### Task requirements
Repeat the lines below exactly as written, please, from the line with "faceplate();" to the line with "shown = obj.evaluated_get(depsgraph)", both lines included, and no others.

3D code data
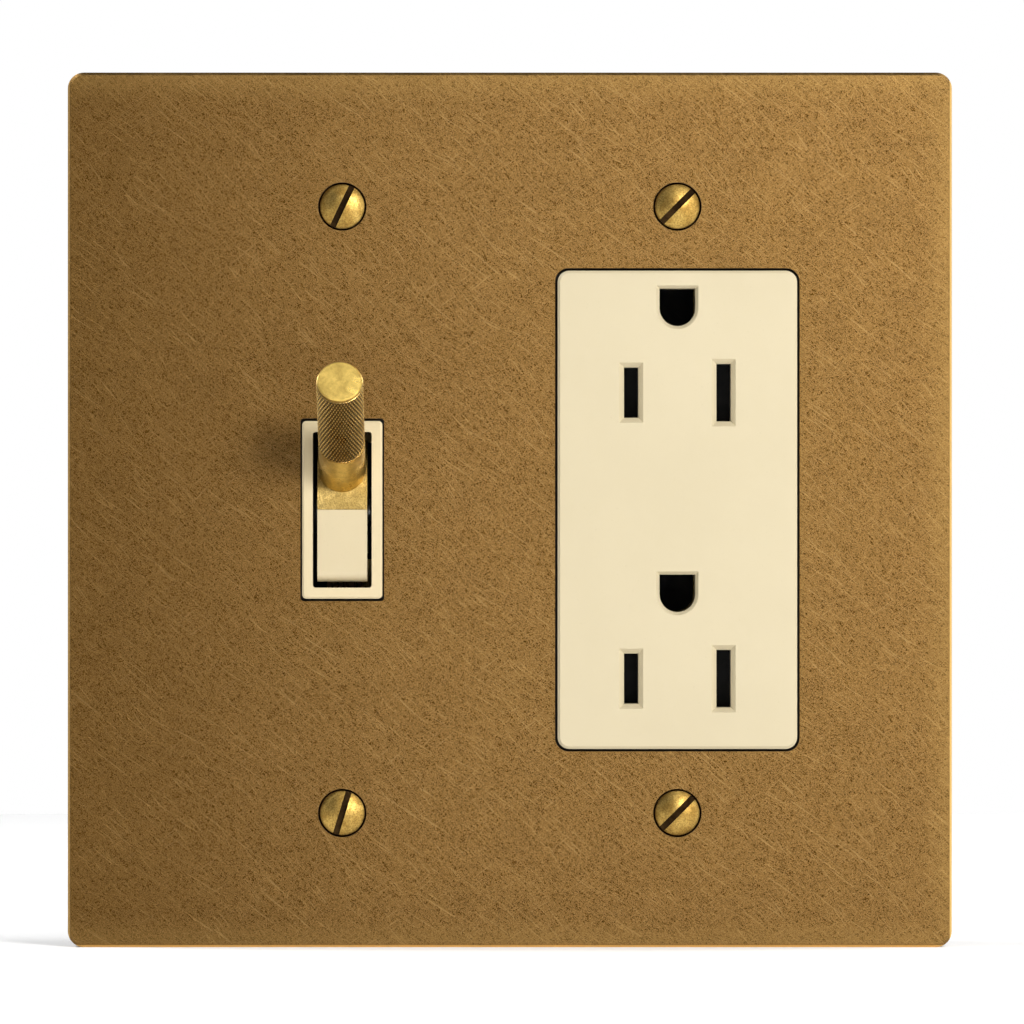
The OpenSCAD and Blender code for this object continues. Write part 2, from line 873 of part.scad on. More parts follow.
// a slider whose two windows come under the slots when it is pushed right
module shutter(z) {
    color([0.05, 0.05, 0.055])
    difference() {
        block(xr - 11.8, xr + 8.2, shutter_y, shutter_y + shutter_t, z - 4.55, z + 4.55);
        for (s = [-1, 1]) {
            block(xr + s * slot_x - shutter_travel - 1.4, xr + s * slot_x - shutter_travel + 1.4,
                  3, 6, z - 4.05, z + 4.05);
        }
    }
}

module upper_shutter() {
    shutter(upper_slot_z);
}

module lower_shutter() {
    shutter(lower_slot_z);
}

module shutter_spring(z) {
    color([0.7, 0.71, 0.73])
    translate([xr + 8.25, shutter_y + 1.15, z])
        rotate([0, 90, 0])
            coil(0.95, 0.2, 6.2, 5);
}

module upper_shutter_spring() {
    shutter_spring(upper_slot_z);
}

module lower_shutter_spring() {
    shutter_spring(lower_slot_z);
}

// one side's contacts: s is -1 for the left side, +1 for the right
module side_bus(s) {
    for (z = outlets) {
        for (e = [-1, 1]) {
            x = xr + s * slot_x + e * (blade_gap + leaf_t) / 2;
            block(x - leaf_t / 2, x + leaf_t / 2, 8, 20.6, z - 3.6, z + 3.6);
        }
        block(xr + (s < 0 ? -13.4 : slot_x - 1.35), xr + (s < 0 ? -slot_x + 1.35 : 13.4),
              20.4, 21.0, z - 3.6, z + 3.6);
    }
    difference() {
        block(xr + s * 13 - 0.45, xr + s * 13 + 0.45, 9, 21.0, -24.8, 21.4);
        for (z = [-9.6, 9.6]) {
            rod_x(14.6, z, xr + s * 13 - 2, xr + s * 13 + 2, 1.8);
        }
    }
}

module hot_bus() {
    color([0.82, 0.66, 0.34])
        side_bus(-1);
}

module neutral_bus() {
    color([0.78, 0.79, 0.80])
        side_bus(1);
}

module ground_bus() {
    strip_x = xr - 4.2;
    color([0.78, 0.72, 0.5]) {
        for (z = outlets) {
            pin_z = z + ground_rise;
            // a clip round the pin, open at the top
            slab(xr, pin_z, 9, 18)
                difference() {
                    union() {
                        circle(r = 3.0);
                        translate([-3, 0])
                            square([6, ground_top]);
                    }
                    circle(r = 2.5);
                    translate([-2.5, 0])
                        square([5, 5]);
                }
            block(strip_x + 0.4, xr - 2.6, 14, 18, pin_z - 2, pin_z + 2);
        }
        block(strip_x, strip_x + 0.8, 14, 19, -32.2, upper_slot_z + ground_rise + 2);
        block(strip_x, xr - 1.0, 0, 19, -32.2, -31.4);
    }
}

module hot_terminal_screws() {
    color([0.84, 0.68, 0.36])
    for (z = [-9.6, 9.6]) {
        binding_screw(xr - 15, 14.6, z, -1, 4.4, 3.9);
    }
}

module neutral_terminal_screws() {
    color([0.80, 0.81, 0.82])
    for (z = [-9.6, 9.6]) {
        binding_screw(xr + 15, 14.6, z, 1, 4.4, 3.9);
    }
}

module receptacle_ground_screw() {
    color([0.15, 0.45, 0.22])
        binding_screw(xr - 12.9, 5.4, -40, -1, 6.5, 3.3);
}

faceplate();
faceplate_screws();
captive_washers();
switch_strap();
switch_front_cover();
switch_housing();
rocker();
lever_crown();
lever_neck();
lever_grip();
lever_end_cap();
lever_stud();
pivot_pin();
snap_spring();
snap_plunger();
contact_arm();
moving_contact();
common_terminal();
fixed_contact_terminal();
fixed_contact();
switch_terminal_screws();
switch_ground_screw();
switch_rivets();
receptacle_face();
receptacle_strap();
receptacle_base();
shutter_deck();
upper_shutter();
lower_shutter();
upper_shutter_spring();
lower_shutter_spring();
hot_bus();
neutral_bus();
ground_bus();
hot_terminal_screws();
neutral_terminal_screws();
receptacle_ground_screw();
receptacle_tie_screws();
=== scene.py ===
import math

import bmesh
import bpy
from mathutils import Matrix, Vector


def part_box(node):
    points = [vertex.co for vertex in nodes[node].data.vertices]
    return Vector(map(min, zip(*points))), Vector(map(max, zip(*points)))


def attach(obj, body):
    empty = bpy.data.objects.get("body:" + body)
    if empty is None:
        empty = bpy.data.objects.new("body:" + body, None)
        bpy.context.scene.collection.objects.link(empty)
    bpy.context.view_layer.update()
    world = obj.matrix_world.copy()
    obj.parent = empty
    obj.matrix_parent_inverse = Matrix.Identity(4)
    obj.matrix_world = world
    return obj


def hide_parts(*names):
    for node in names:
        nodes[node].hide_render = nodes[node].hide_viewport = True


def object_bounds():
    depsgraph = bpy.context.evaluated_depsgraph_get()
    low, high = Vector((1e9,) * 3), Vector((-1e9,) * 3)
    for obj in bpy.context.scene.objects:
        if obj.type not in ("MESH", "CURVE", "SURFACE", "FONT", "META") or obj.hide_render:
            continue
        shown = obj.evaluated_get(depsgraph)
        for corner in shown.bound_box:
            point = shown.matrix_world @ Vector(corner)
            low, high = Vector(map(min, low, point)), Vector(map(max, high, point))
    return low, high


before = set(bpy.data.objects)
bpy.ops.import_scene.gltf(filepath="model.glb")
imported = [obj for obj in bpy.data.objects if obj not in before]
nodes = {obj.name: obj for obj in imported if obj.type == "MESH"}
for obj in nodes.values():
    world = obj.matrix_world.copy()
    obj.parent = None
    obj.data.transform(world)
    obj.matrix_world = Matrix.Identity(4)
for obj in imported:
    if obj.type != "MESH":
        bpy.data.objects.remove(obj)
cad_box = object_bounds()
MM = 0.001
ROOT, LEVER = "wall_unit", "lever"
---
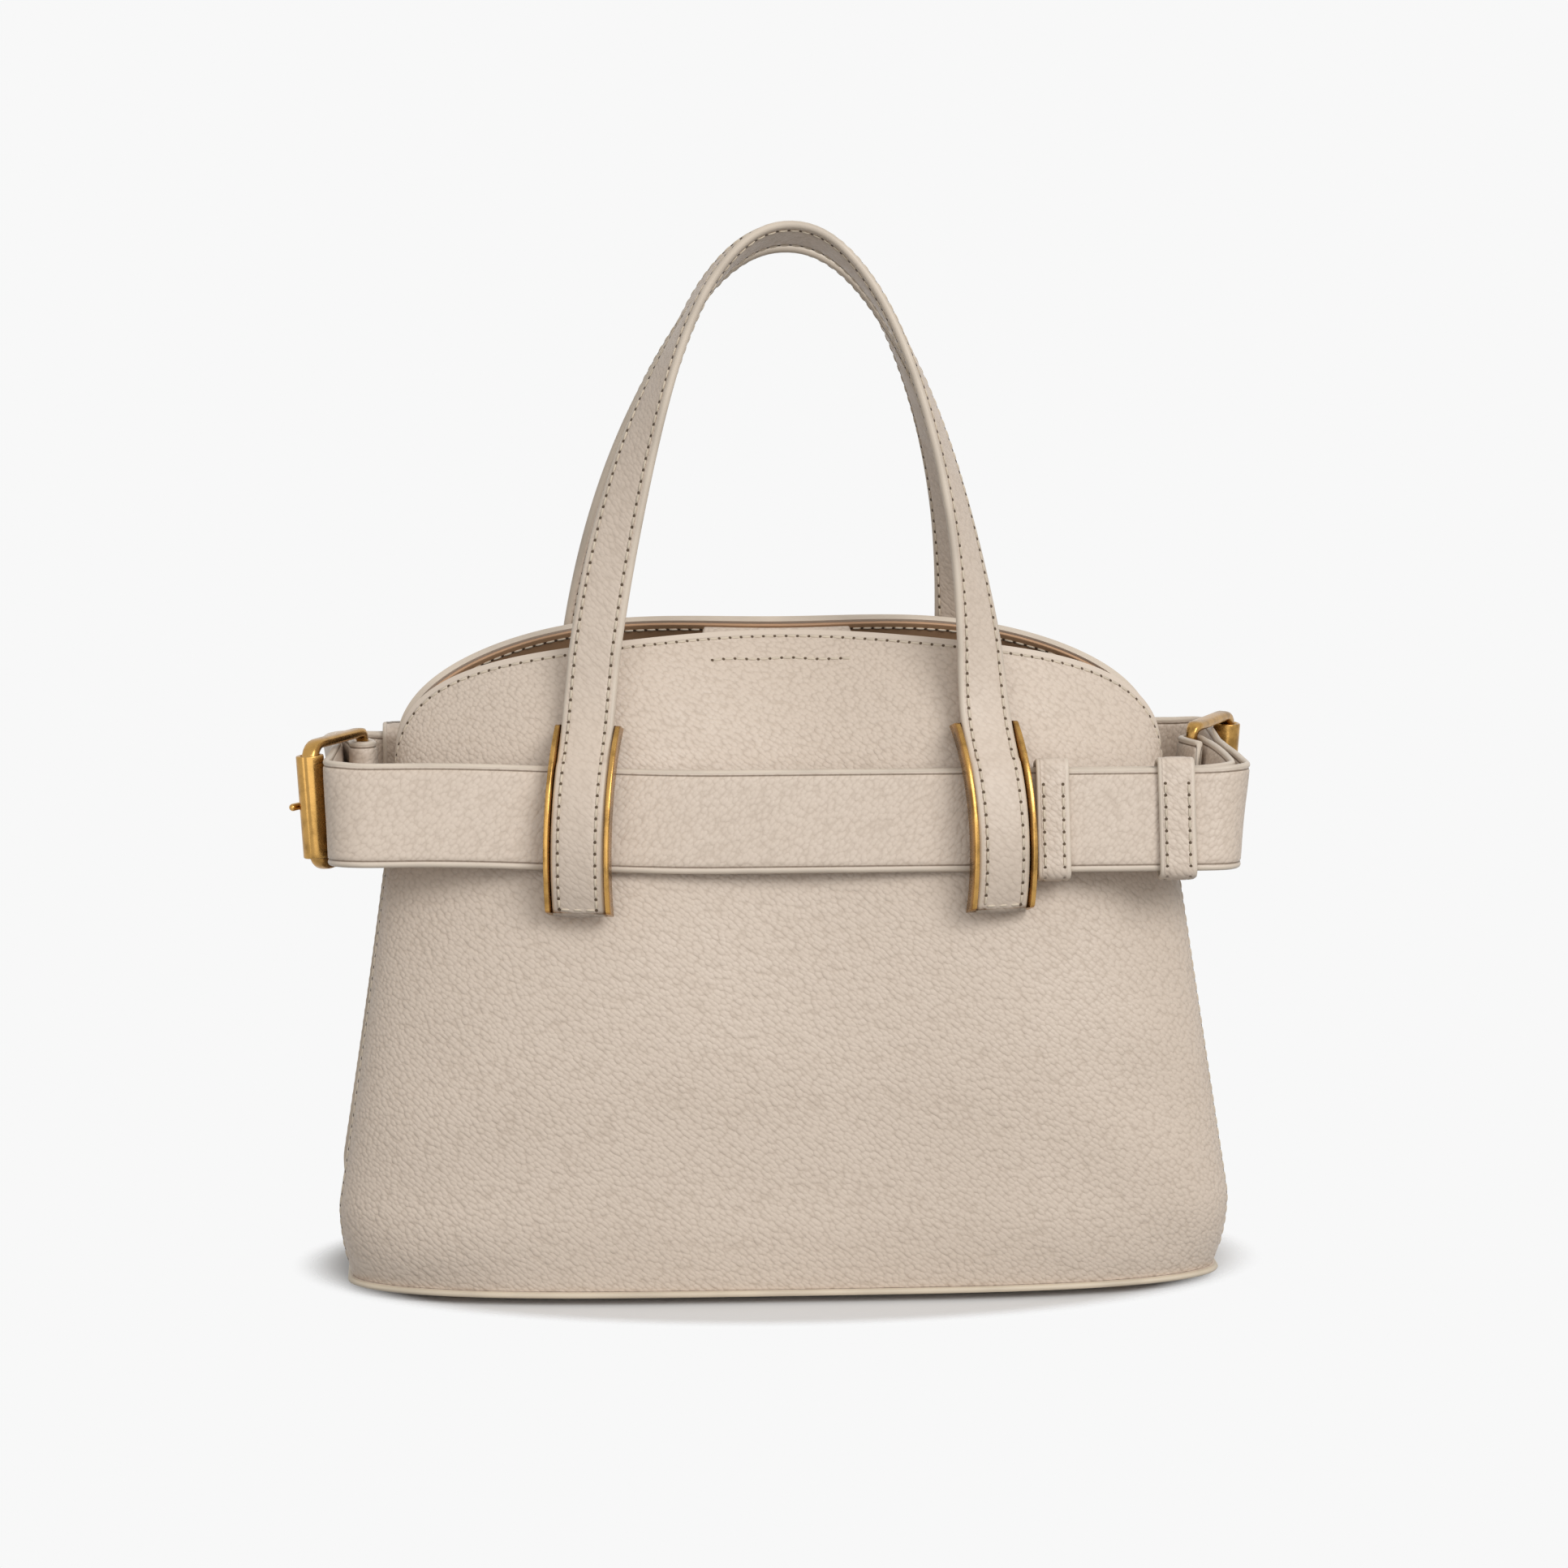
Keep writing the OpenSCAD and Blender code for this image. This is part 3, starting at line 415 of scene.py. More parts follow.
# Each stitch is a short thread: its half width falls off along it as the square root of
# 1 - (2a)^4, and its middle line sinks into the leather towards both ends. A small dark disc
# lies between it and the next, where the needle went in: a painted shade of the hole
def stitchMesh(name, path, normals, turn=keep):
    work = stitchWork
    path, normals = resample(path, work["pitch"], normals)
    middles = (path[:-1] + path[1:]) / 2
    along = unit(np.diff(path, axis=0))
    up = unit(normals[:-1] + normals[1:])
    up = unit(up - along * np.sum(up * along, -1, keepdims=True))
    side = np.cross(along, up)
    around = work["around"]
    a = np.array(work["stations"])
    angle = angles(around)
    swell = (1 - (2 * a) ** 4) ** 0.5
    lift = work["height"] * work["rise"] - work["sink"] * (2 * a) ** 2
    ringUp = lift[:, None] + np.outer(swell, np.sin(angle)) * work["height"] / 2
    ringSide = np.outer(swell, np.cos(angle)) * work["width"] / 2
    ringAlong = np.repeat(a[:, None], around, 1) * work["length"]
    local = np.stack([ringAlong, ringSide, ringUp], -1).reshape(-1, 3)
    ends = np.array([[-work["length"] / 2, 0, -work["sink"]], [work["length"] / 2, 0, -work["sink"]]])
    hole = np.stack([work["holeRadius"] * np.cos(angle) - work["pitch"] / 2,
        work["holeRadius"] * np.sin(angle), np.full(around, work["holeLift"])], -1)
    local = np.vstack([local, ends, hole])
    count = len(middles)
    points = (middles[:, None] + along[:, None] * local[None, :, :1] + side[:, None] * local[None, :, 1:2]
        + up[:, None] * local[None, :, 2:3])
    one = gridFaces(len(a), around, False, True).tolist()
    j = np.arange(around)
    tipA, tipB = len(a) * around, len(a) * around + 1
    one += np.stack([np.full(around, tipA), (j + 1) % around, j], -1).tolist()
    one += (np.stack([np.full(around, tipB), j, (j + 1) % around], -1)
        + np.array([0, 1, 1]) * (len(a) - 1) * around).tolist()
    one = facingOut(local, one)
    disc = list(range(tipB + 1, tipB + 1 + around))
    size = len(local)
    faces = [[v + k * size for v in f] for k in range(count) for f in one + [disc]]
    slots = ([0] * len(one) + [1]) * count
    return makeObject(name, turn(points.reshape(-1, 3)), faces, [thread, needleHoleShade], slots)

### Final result
faceplate();
faceplate_screws();
captive_washers();
switch_strap();
switch_front_cover();
switch_housing();
rocker();
lever_crown();
lever_neck();
lever_grip();
lever_end_cap();
lever_stud();
pivot_pin();
snap_spring();
snap_plunger();
contact_arm();
moving_contact();
common_terminal();
fixed_contact_terminal();
fixed_contact();
switch_terminal_screws();
switch_ground_screw();
switch_rivets();
receptacle_face();
receptacle_strap();
receptacle_base();
shutter_deck();
upper_shutter();
lower_shutter();
upper_shutter_spring();
lower_shutter_spring();
hot_bus();
neutral_bus();
ground_bus();
hot_terminal_screws();
neutral_terminal_screws();
receptacle_ground_screw();
receptacle_tie_screws();
=== scene.py ===
import math

import bmesh
import bpy
from mathutils import Matrix, Vector


def part_box(node):
    points = [vertex.co for vertex in nodes[node].data.vertices]
    return Vector(map(min, zip(*points))), Vector(map(max, zip(*points)))


def attach(obj, body):
    empty = bpy.data.objects.get("body:" + body)
    if empty is None:
        empty = bpy.data.objects.new("body:" + body, None)
        bpy.context.scene.collection.objects.link(empty)
    bpy.context.view_layer.update()
    world = obj.matrix_world.copy()
    obj.parent = empty
    obj.matrix_parent_inverse = Matrix.Identity(4)
    obj.matrix_world = world
    return obj


def hide_parts(*names):
    for node in names:
        nodes[node].hide_render = nodes[node].hide_viewport = True


def object_bounds():
    depsgraph = bpy.context.evaluated_depsgraph_get()
    low, high = Vector((1e9,) * 3), Vector((-1e9,) * 3)
    for obj in bpy.context.scene.objects:
        if obj.type not in ("MESH", "CURVE", "SURFACE", "FONT", "META") or obj.hide_render:
            continue
        shown = obj.evaluated_get(depsgraph)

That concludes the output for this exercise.